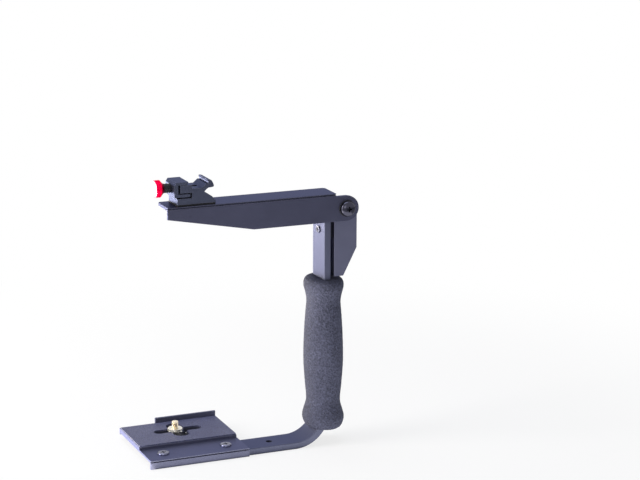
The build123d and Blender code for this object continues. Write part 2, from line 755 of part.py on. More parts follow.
# Camera screw: its thinner shank is captive in a shouldered collar, and turns with a flat knob
camera_screw_shift = -2.7  # from the slots' middle
camera_radius = 3.175
camera_shank_radius = 2.6
camera_thread_length = 6.5
camera_thread_gap = 0.25  # above the collar
camera_stud_chamfer = 0.6
collar_radius = 7.15
collar_height = 2.2
collar_lift = 0.05
collar_chamfer = 0.3
spigot_gap = 0.2  # each side in the slot
spigot_lift = 0.1
camera_knob_radius = 13.8
camera_knob_height = 5.0
camera_knob_gap = 0.35
camera_knob_edge = 0.6
camera_stud_in_knob = 4.0
camera_x = slot_x + camera_screw_shift
collar_bottom = pad_top + collar_lift
camera_thread_bottom = collar_bottom + collar_height + camera_thread_gap
camera_knob_top = bar_thickness - camera_knob_gap
camera_axis = Plane((camera_x, slot_y, 0))

with BuildPart() as camera_collar:
    with BuildSketch(camera_axis.offset(collar_bottom)):
        Circle(collar_radius)
    extrude(amount=collar_height)
    chamfer(camera_collar.edges(), length=collar_chamfer)
    with BuildSketch(camera_axis.offset(bar_thickness + spigot_lift)):
        Circle(long_slot_width / 2 - spigot_gap)
    extrude(amount=collar_bottom + collar_chamfer - bar_thickness - spigot_lift)
    with Locations((camera_x, slot_y, pad_top)):
        Hole(camera_shank_radius + running_fit)
camera_collar.part.label = "camera_collar"
export_step(camera_collar.part, "parts/camera_collar.step")

with BuildPart() as camera_screw:
    with BuildSketch(camera_axis.offset(camera_thread_bottom)):
        Circle(camera_radius)
    extrude(amount=camera_thread_length)
    chamfer(camera_screw.edges().group_by(Axis.Z)[-1], length=camera_stud_chamfer)
    with BuildSketch(camera_axis.offset(camera_knob_top - camera_stud_in_knob)):
        Circle(camera_shank_radius)
    extrude(amount=camera_thread_bottom - camera_knob_top + camera_stud_in_knob)
camera_screw.part.label = "camera_screw"
export_step(camera_screw.part, "parts/camera_screw.step")

with BuildPart() as camera_screw_knob:
    with BuildSketch(camera_axis.offset(camera_knob_top)):
        Circle(camera_knob_radius)
    extrude(amount=-camera_knob_height)
    fillet(camera_screw_knob.edges(), radius=camera_knob_edge)
    with Locations((camera_x, slot_y, camera_knob_top)):
        Hole(camera_shank_radius + running_fit, depth=camera_stud_in_knob)
camera_screw_knob.part.label = "camera_screw_knob"
export_step(camera_screw_knob.part, "parts/camera_screw_knob.step")
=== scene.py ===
"""Looks of the camera flash bracket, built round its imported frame. Metres, +Z up, -Y in front."""
import math

import bmesh
import bpy
from mathutils import Matrix, Vector


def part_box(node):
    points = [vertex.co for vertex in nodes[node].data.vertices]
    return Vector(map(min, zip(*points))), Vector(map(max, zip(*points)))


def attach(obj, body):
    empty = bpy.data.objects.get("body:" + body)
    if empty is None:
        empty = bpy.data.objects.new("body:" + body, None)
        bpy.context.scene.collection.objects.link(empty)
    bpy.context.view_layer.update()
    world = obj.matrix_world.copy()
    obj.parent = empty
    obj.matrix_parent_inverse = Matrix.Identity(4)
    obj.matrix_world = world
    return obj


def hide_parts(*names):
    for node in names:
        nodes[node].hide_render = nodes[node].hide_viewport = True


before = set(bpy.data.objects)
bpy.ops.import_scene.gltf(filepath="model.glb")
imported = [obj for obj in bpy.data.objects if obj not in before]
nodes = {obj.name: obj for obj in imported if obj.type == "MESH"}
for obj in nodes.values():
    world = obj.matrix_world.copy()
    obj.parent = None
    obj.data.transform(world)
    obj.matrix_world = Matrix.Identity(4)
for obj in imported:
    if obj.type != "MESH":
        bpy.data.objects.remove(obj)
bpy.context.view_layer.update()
MM = 0.001

# Studio: a pale seamless table, white all round, with large soft lamps. The camera
# stands in front, to the left and a little above, at the photograph's angle.
camera_place = (-0.687, -1.735, 0.6585)
camera_turn = 23.08  # degrees to the right of straight ahead
camera_dip = 13.66  # degrees below the horizon
camera_roll = 0.23  # degrees
camera_lens = 115.36
sensor_width = 36.0
table_size = 14.0
table_drop = 0.0001  # how far the table lies under the object
table_colour = (0.94, 0.94, 0.95, 1)
plain_white = (1, 1, 1, 1)
room_light = 0.26
room_colour = (0.93, 0.96, 1, 1)
shadow_reach = (0.25, 0.7)  # where the table fades to plain white, from the object's middle
near_white = 0.76  # how white the table looks near the object, where it still takes a shadow
shade_middle = (-0.075, 0.03, 0)  # under the platform's slot, where the table stays in the shade
shade_reach = (0.03, 0.045)

camera_data = bpy.data.cameras.new("camera")
camera_data.lens = camera_lens
camera_data.sensor_width = sensor_width
camera = bpy.data.objects.new("camera", camera_data)
bpy.context.scene.collection.objects.link(camera)
camera.matrix_world = (
    Matrix.Translation(camera_place)
    @ Matrix.Rotation(math.radians(-camera_turn), 4, "Z")
    @ Matrix.Rotation(math.radians(90 - camera_dip), 4, "X")
    @ Matrix.Rotation(math.radians(camera_roll), 4, "Z")
)
bpy.context.scene.camera = camera
bpy.context.scene.view_settings.view_transform = "Standard"


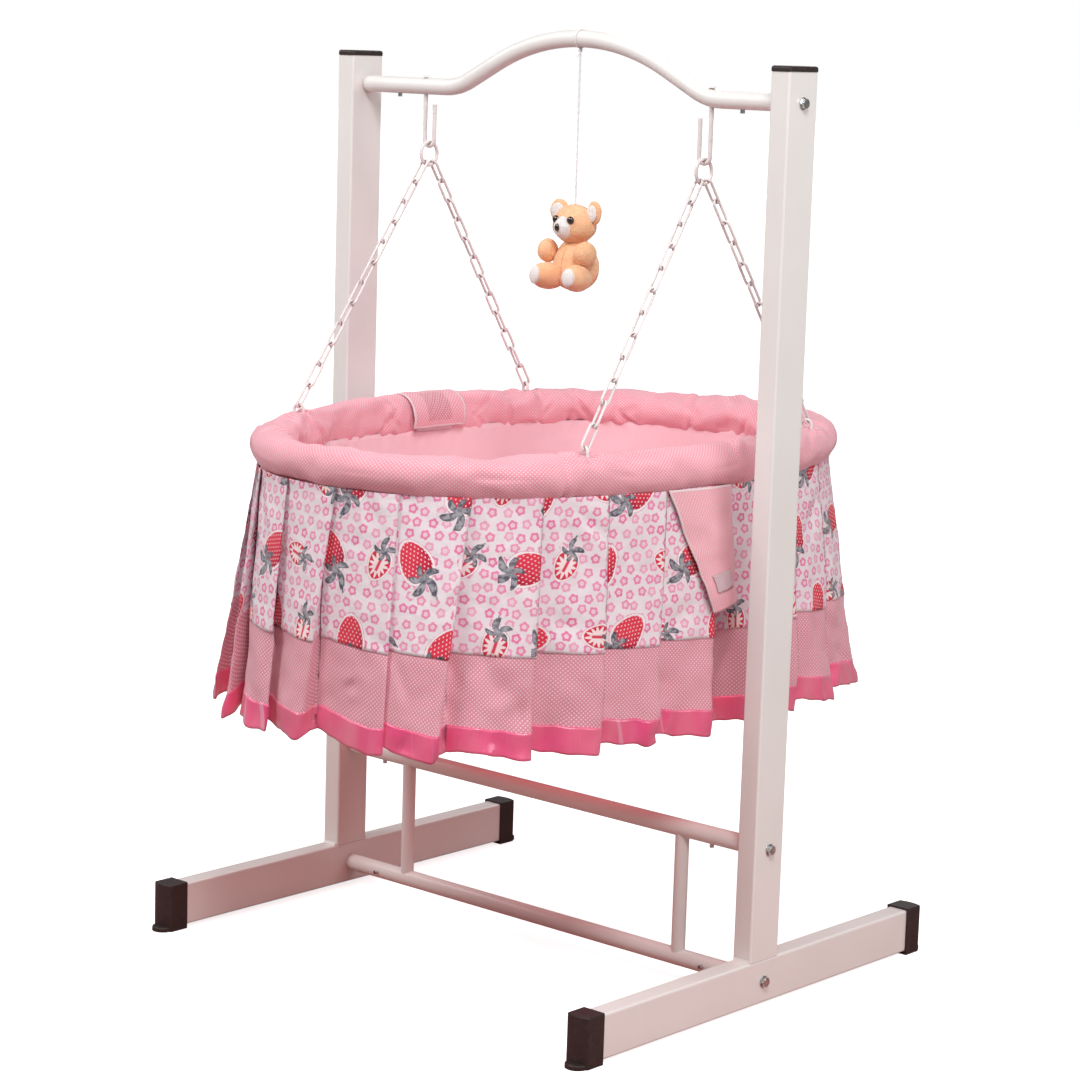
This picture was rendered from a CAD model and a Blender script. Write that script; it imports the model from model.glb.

*GIVEN EXERCISE:* Above are the records; print exactly the lines from the line with "extrude(amount=-camera_knob_height)" to the line with "obj.matrix_world = world", including both, and nothing else.

*FINISHED TASK:*
    extrude(amount=-camera_knob_height)
    fillet(camera_screw_knob.edges(), radius=camera_knob_edge)
    with Locations((camera_x, slot_y, camera_knob_top)):
        Hole(camera_shank_radius + running_fit, depth=camera_stud_in_knob)
camera_screw_knob.part.label = "camera_screw_knob"
export_step(camera_screw_knob.part, "parts/camera_screw_knob.step")
=== scene.py ===
"""Looks of the camera flash bracket, built round its imported frame. Metres, +Z up, -Y in front."""
import math

import bmesh
import bpy
from mathutils import Matrix, Vector


def part_box(node):
    points = [vertex.co for vertex in nodes[node].data.vertices]
    return Vector(map(min, zip(*points))), Vector(map(max, zip(*points)))


def attach(obj, body):
    empty = bpy.data.objects.get("body:" + body)
    if empty is None:
        empty = bpy.data.objects.new("body:" + body, None)
        bpy.context.scene.collection.objects.link(empty)
    bpy.context.view_layer.update()
    world = obj.matrix_world.copy()
    obj.parent = empty
    obj.matrix_parent_inverse = Matrix.Identity(4)
    obj.matrix_world = world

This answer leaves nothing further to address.